During a discussion organized by the Friedrich Ebert Foundation, S&D MEP Bern Lange and founder and journalist Karolin Schwarz debated the need to limit the creation of fake accounts on social media networks. Whereas Lange claimed that they are partially responsible for the spread of fake news, Schwarz argued that pseudonym are essential tools for professionals and activists to protect themselves from harassment.  

On The Conversation, Jackie Harrison from the University of Sheffield claims that quality journalism is a “civil necessity” and that it has always been forced to cope with the challenge of misinformation. Across the media sphere, “the co-existence of what is desirable and undesirable is inevitable,” she writes. So why did quality journalism survive? Harrison explains that at the end of the day readers are looking for information that allows obtaining a “fair-minded and comprehensive” understanding of events.

Fact checks

In Denmark, Tjekdet verified claims by the Danish Finance Minister, Kristian Jensen, that the country is a world champion in renewable energy. Looking at Eurostat data, the newsroom dismissed the minister’s statement: Denmark appears to be only ninth in an EU-wide league table measuring the shares of renewable energy consumption in the Member States.

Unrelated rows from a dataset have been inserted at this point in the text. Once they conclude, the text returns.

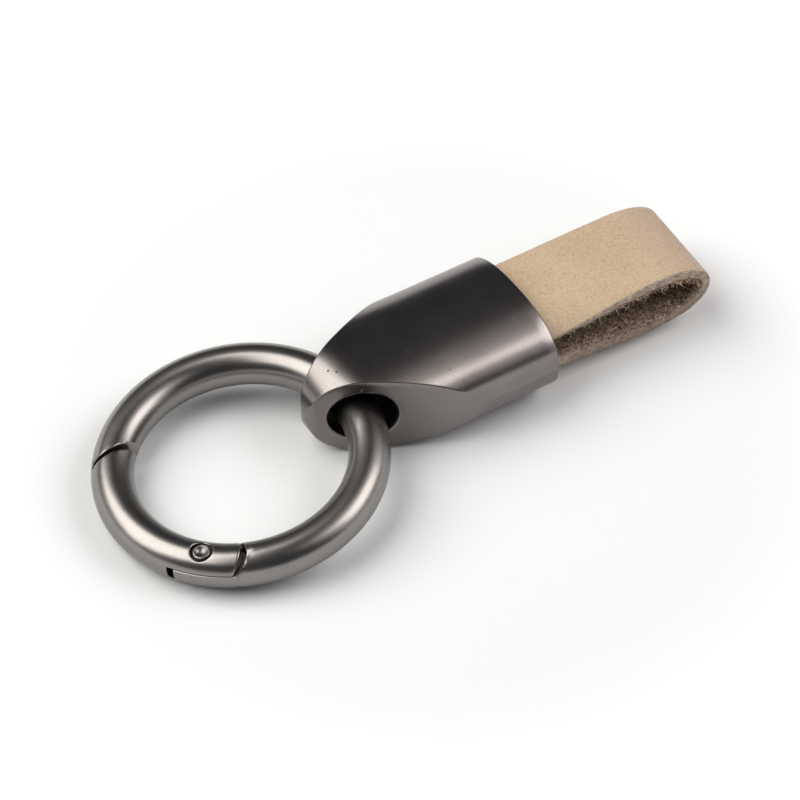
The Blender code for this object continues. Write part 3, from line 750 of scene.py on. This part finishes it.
def strap_profile():
    """The strap's section as (across, through, zone)."""
    half = STRAP_WIDTH / 2
    thick = STRAP_THICKNESS / 2
    flat = half - GRAIN_ROUND
    profile = []
    for i in range(GRAIN_STEPS + 1):
        profile.append((-flat + 2 * flat * i / GRAIN_STEPS, thick, GRAIN))
    for i in range(1, ROUND_STEPS + 1):
        turn = math.pi / 2 * i / ROUND_STEPS
        zone = GRAIN if i < ROUND_STEPS - 1 else CUT
        profile.append((half - GRAIN_ROUND * (1 - math.sin(turn)),
                        thick - GRAIN_ROUND * (1 - math.cos(turn)), zone))
    depth = 2 * thick - GRAIN_ROUND - FLESH_ROUND
    for i in range(1, CUT_STEPS + 1):
        profile.append((half, thick - GRAIN_ROUND - depth * i / CUT_STEPS, CUT))
    for i in range(1, ROUND_STEPS + 1):
        turn = math.pi / 2 * i / ROUND_STEPS
        profile.append((half - FLESH_ROUND * (1 - math.cos(turn)),
                        -thick + FLESH_ROUND * (1 - math.sin(turn)), FLESH))
    flat = half - FLESH_ROUND
    for i in range(1, GRAIN_STEPS):
        profile.append((flat - 2 * flat * i / GRAIN_STEPS, -thick, FLESH))
    for i in range(ROUND_STEPS + 1):
        turn = math.pi / 2 * (1 - i / ROUND_STEPS)
        profile.append((-half + FLESH_ROUND * (1 - math.cos(turn)),
                        -thick + FLESH_ROUND * (1 - math.sin(turn)), FLESH))
    for i in range(CUT_STEPS):
        profile.append((-half, -thick + FLESH_ROUND + depth * i / CUT_STEPS, CUT))
    for i in range(ROUND_STEPS):
        turn = math.pi / 2 * i / ROUND_STEPS
        zone = CUT if i < ROUND_STEPS / 2 else GRAIN
        profile.append((-half + GRAIN_ROUND * (1 - math.cos(turn)),
                        thick - GRAIN_ROUND * (1 - math.sin(turn)), zone))
    return profile


def strap_surface(path):
    """Functions for a point and the outward normal of the middle layer at (row, across)."""
    def point(row, y):
        row = min(len(path) - 1.0, max(0.0, row))
        low = min(len(path) - 2, int(row))
        t = row - low
        ends = []
        for x, side in (path[low], path[low + 1]):
            skew = STRAP_SKEW * y * max(0.0, x) / STRAP_REACH
            ends.append(Vector((x + skew, y, side * strap_layer_height(x, y))))
        return ends[0].lerp(ends[1], t)

    def normal(row, y):
        along = point(row + 1.0, y) - point(row - 1.0, y)
        half = STRAP_WIDTH / 2
        across = (point(row, min(half, y + NORMAL_REACH))
                  - point(row, max(-half, y - NORMAL_REACH)))
        return along.cross(across).normalized()

    return point, normal


def fuzz(place, waves):
    return sum(noise.noise(place * scale) * height for scale, height in waves)


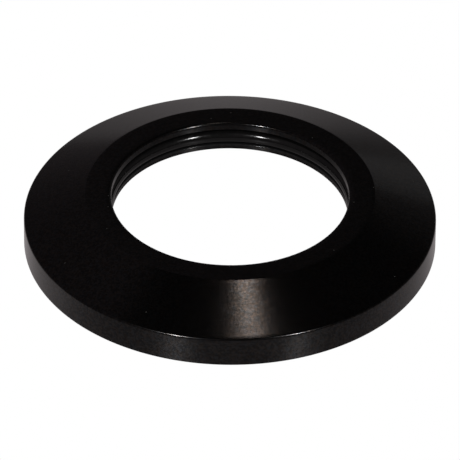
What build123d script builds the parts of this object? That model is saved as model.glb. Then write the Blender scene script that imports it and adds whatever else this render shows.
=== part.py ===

In Italy, Pagella Politica fact-checked the president of the European Parliament, Antonio Tajani, who claimed that the EU Parliament and his Cabinet drastically decreased administrative costs of the institution. Fact-checkers did not find enough evidence to confirm Tajani’s statements.

In France, Les Décodeurs published a visuals-heavy investigation on President Emmanuel Macron’s track record with the key promises he had made during last year’s campaign.

The Ferret confirmed that some 30 percent of children in the U.K. are born into relative poverty. As far as absolute poverty is concerned, the number stands at 27 percent, which is the lowest on record since 1994-95.